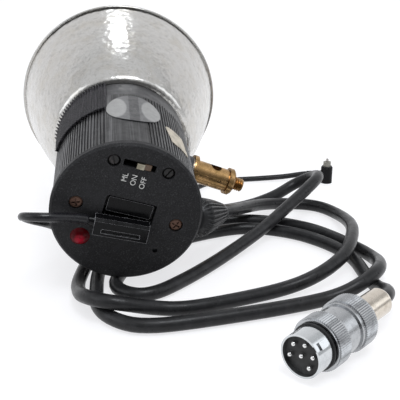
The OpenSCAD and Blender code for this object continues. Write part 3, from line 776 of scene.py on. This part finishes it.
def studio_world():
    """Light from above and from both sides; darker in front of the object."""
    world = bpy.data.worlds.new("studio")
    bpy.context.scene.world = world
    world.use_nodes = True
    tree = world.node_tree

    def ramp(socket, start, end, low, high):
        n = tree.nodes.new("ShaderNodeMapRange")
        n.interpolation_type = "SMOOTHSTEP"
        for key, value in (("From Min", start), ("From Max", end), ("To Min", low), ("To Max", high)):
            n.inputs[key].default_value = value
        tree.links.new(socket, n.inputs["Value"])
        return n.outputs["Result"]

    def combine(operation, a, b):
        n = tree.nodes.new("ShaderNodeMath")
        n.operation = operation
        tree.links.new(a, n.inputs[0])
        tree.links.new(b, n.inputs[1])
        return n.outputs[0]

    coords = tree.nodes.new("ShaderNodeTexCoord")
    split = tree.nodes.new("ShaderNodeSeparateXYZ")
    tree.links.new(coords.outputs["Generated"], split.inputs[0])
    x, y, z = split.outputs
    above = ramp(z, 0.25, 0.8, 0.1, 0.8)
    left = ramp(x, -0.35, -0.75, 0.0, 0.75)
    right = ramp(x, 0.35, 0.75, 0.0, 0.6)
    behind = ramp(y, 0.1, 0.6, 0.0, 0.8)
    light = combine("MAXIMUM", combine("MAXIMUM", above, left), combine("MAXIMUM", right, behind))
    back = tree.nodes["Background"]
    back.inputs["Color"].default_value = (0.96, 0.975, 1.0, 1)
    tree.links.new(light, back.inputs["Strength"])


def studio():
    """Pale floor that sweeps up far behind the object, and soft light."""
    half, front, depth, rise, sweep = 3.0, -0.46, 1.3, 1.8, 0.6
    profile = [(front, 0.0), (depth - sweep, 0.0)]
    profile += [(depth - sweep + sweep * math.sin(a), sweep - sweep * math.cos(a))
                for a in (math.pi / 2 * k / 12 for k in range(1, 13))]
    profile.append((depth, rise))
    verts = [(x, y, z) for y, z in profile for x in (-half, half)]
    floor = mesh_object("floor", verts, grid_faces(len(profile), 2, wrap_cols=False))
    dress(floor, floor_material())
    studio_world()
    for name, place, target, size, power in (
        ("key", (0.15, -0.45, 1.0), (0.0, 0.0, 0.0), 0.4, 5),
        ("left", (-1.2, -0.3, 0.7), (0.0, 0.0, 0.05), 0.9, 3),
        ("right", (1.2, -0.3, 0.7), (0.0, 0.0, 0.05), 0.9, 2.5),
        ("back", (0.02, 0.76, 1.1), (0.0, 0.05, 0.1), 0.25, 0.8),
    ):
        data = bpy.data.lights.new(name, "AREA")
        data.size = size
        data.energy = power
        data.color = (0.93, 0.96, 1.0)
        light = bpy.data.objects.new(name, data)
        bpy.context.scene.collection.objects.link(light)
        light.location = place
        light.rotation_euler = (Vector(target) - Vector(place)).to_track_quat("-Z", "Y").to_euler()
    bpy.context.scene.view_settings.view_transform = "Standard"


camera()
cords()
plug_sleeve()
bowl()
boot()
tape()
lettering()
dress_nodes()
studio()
════════════════
*STATED TASK*.
Return exactly, please, the lines of the material from the first one down to and including the line where "tree = world.node_tree" appears.

*RESULT OF THIS TASK*.
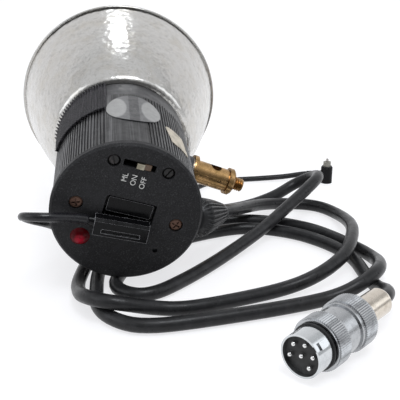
The OpenSCAD and Blender code for this object continues. Write part 3, from line 776 of scene.py on. This part finishes it.
def studio_world():
    """Light from above and from both sides; darker in front of the object."""
    world = bpy.data.worlds.new("studio")
    bpy.context.scene.world = world
    world.use_nodes = True
    tree = world.node_tree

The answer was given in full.